Library prosa.util.minmax

From mathcomp Require Import ssreflect ssrbool eqtype ssrnat seq fintype bigop.
Require Export prosa.util.notation prosa.util.nat prosa.util.list prosa.util.setoid.

Additional Lemmas about \max.

Given a function F, a predicate P, and a sequence xs, we show that F x ≤ max { F i | ∀ i ∈ xs, P i} for any x in xs.

Lemma leq_bigmax_cond_seq :
∀ {X : eqType} (F : X → nat) (P : pred X) (xs : seq X) (x : X),
x \in xs → P x → F x ≤ \max_(i <- xs | P i ) F i.

Similarly, we show that for a constant n to be bounded by max { F i | ∀ i ∈ xs, P i}, it is sufficient to find an element x ∈ xs such that P x and n ≤ F x.

Corollary leq_bigmax_sup :
  ∀ {X : eqType} (P : pred X) (F : X → nat) (xs : seq X) (n : nat),
    (∃ x , x \in xs ∧ P x ∧ n ≤ F x ) →
    n ≤ \max_(x <- xs | P x ) F x.

Next, we show that the fact max { F i | ∀ i ∈ xs, P i} ≤ m for some m is equivalent to the fact that ∀ x ∈ xs, P x → F x ≤ m.

Lemma bigmax_leq_seqP :
  ∀ {X : eqType} (F : X → nat) (P : pred X) (xs : seq X) (m : nat),
    reflect (∀ x, x \in xs → P x → F x ≤ m)
            (\max_(x <- xs | P x ) F x ≤ m).

Given two functions F1 and F2, a predicate P, and sequence xs, we show that if F1 x ≤ F2 x for any x \in xs such that P x, then max of {F1 x | ∀ x ∈ xs, P x} is bounded by the max of {F2 x | ∀ x ∈ xs, P x}.

Lemma leq_big_max :
  ∀ {X : eqType} (F1 F2 : X → nat) (P : pred X) (xs : seq X),
    (∀ x, x \in xs → P x → F1 x ≤ F2 x ) →
    \max_(x <- xs | P x ) F1 x ≤ \max_(x <- xs | P x ) F2 x.

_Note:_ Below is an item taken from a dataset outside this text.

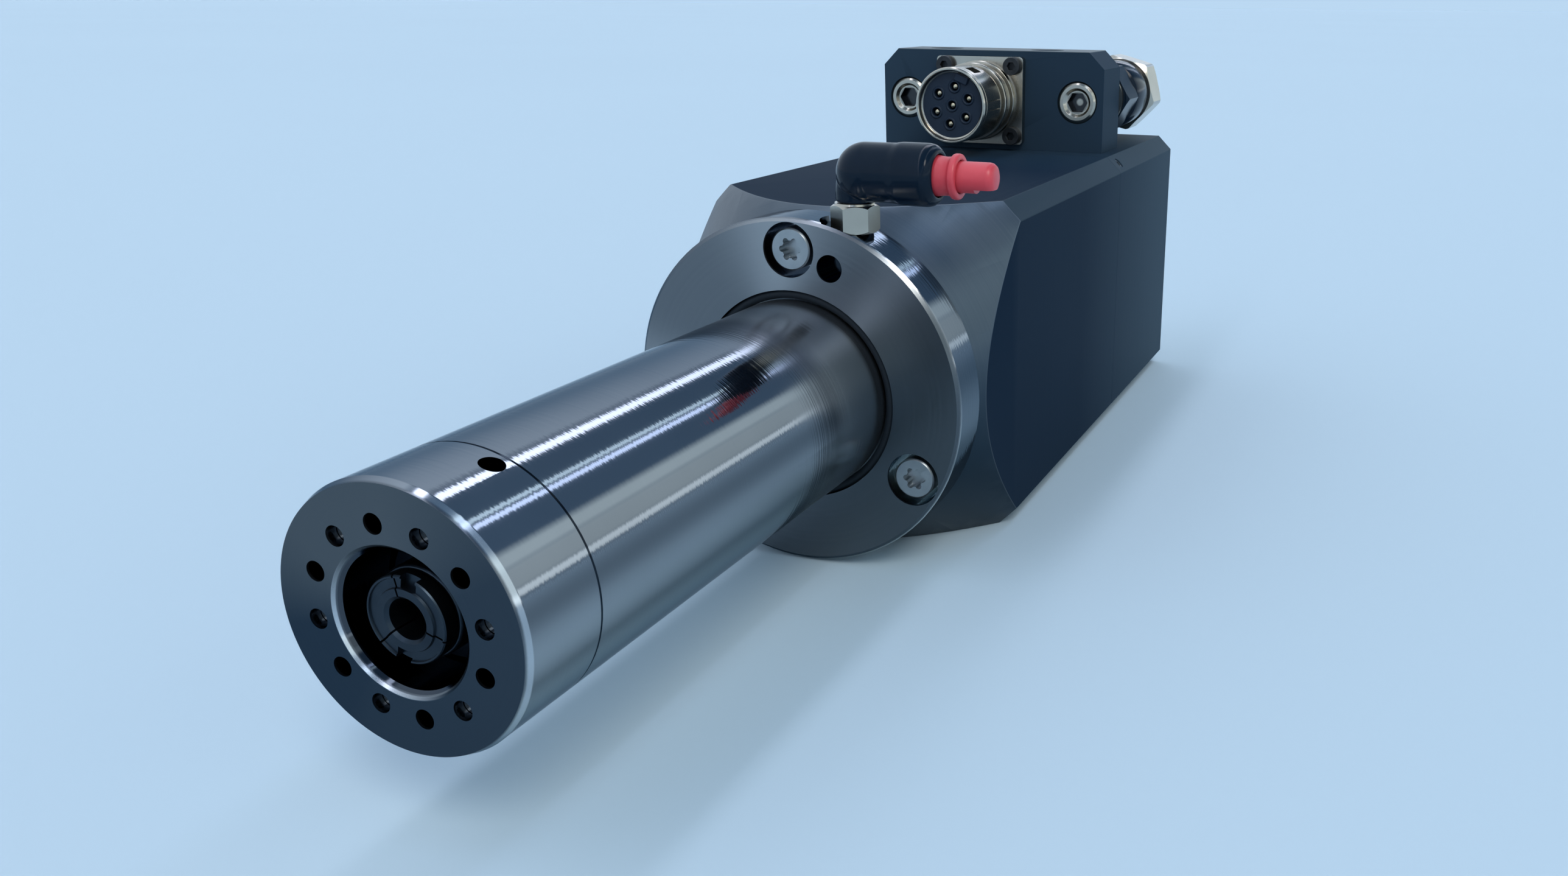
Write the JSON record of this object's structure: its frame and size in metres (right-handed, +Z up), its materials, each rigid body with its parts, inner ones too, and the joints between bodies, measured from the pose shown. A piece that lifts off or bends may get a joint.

We show that for a positive n, max of {0, …, n-1} is smaller than n.

Lemma bigmax_ord_ltn_identity :
  ∀ (n : nat),
    n > 0 →
    \max_(i < n ) i < n.

We state the next lemma in terms of ordinals. Given a natural number n, a predicate P, and an ordinal i0 ∈ {0, …, n-1} satisfying P, we show that max {i | P i} < n. Note that the element satisfying P is needed to prove that {i | P i} is not empty.

Lemma bigmax_ltn_ord :
  ∀ (n : nat) (P : pred nat) (i0 : 'I_n),
    P i0 →
    \max_(i < n | P i ) i < n.

Next, we show that, given a natural number n, a predicate P, and an ordinal i0 ∈ {0, …, n-1} satisfying P, max {i | P i} < n also satisfies P.

Lemma bigmax_pred :
  ∀ (n : nat) (P : pred nat) (i0 : 'I_n),
    P i0 →
    P (\max_(i < n | P i ) i).

Furthermore, we observe that, if there is any element that satisfies the predicate, then there exists a witness for the computed maximum.

Lemma bigmax_witness {T : eqType} :
  ∀ {xs : seq T} {P} F,
    has P xs →
    ∃ x , x \in xs ∧ P x ∧ (F x = \max_(x <- xs | P x ) F x ).

Additionally, we observe that, if two predicates yield different maxima, then there must exist a witness that satisfies only one of the predicates.

Lemma bigmax_witness_diff {T : eqType} :
  ∀ {xs : seq T} {P1 P2 F},
    \max_(x <- xs | P1 x ) F x < \max_(x <- xs | P2 x ) F x →
    ∃ x , x \in xs ∧ ~~ P1 x ∧ P2 x.

Conversely, we observe that if one predicates implies another, then the corresponding maxima are related.

Corollary bigmax_subset {T : eqType} :
  ∀ {xs : seq T} {P1 P2 : pred T} {F},
    (∀ x, x \in xs → P1 x → P2 x ) →
    \max_(x <- xs | P1 x ) F x ≤ \max_(x <- xs | P2 x ) F x.